- Exercise
Set down the listing below verbatim, but only from its first line through the line containing "handle_black, handle_peel = (0.0012, 0.001, 0.001), 90".
• • • • •
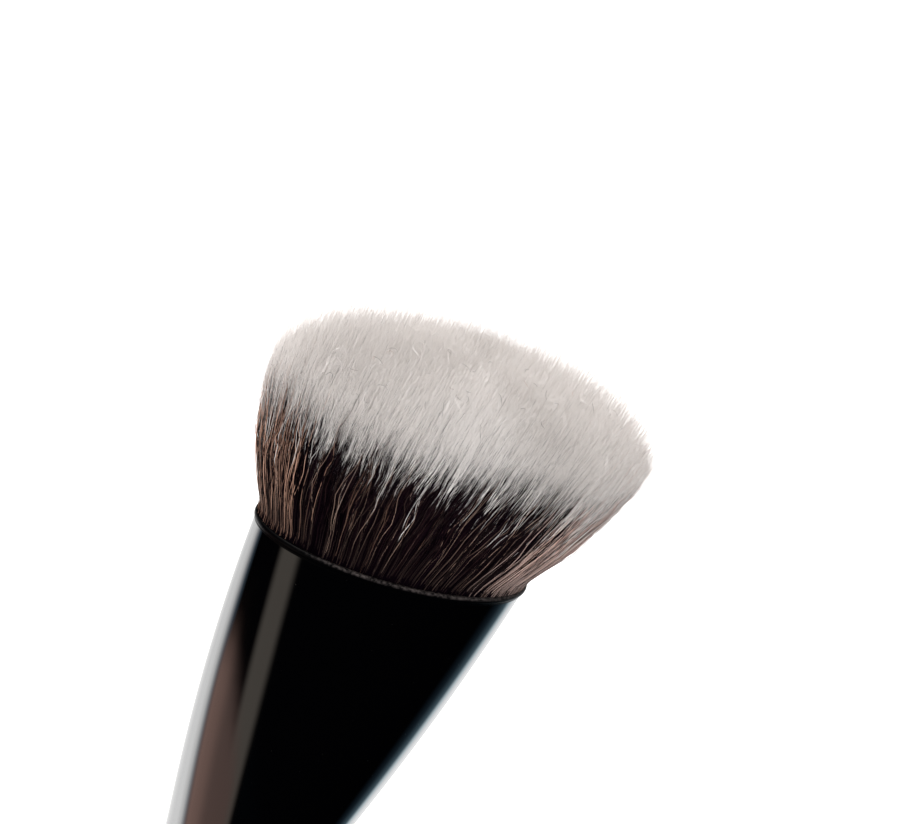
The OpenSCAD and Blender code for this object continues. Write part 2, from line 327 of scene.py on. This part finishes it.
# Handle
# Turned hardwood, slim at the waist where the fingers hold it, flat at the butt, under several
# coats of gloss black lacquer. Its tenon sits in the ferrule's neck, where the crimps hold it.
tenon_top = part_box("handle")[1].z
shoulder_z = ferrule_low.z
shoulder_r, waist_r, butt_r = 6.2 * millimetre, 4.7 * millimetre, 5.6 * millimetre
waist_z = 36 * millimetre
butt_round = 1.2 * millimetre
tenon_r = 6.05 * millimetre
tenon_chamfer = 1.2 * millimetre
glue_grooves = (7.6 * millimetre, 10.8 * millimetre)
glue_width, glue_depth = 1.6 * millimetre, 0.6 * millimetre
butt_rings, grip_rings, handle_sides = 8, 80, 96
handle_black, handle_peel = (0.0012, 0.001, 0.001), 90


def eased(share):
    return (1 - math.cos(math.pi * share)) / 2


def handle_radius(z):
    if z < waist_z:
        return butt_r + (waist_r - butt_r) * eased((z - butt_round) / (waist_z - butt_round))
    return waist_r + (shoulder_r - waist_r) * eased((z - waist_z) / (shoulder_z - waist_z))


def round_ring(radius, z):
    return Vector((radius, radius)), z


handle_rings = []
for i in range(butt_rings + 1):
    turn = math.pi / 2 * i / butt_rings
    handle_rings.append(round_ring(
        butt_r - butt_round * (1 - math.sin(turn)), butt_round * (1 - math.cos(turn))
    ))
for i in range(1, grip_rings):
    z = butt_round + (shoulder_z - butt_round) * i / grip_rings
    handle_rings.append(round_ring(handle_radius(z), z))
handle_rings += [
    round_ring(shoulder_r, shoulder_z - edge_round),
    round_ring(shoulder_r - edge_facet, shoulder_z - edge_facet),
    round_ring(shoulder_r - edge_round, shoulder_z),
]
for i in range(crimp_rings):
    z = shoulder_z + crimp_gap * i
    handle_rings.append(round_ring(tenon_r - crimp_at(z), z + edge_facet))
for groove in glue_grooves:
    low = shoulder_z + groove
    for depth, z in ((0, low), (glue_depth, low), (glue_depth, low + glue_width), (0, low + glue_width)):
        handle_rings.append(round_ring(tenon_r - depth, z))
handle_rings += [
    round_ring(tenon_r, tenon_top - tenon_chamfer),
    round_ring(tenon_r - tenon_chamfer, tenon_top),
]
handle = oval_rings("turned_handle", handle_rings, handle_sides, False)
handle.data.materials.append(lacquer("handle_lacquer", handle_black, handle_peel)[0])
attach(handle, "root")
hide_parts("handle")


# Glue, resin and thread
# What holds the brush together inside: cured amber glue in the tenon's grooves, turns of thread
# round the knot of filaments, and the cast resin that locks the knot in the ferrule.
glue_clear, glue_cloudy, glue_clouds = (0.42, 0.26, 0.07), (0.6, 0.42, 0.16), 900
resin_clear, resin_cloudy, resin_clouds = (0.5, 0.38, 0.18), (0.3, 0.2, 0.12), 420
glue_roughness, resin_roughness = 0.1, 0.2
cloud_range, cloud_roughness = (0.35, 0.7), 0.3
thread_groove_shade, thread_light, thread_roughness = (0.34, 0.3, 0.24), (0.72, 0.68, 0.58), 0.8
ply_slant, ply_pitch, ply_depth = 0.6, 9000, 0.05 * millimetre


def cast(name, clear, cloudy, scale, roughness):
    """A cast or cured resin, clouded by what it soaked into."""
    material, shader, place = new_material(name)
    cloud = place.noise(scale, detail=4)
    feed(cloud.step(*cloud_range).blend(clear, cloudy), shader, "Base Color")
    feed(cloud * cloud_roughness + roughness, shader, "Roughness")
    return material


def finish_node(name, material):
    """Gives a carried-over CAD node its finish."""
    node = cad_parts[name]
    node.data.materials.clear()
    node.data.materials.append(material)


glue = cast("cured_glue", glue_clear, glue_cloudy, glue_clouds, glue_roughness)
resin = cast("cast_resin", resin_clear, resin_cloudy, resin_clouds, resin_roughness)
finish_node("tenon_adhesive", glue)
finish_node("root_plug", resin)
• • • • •
- Solved problem
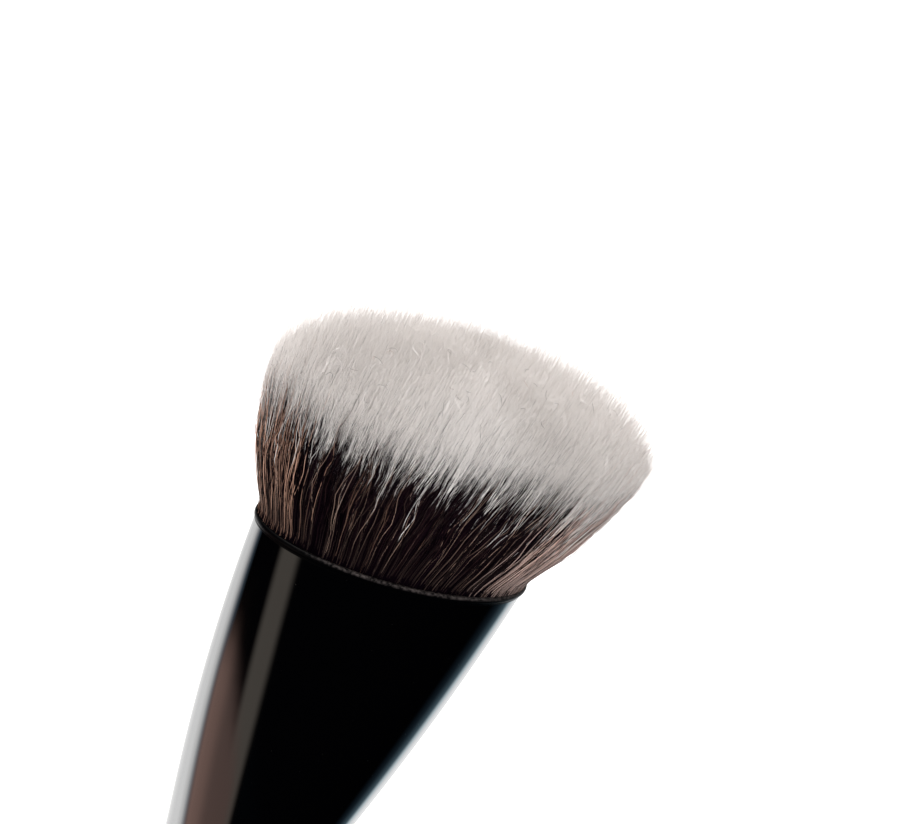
The OpenSCAD and Blender code for this object continues. Write part 2, from line 327 of scene.py on. This part finishes it.
# Handle
# Turned hardwood, slim at the waist where the fingers hold it, flat at the butt, under several
# coats of gloss black lacquer. Its tenon sits in the ferrule's neck, where the crimps hold it.
tenon_top = part_box("handle")[1].z
shoulder_z = ferrule_low.z
shoulder_r, waist_r, butt_r = 6.2 * millimetre, 4.7 * millimetre, 5.6 * millimetre
waist_z = 36 * millimetre
butt_round = 1.2 * millimetre
tenon_r = 6.05 * millimetre
tenon_chamfer = 1.2 * millimetre
glue_grooves = (7.6 * millimetre, 10.8 * millimetre)
glue_width, glue_depth = 1.6 * millimetre, 0.6 * millimetre
butt_rings, grip_rings, handle_sides = 8, 80, 96
handle_black, handle_peel = (0.0012, 0.001, 0.001), 90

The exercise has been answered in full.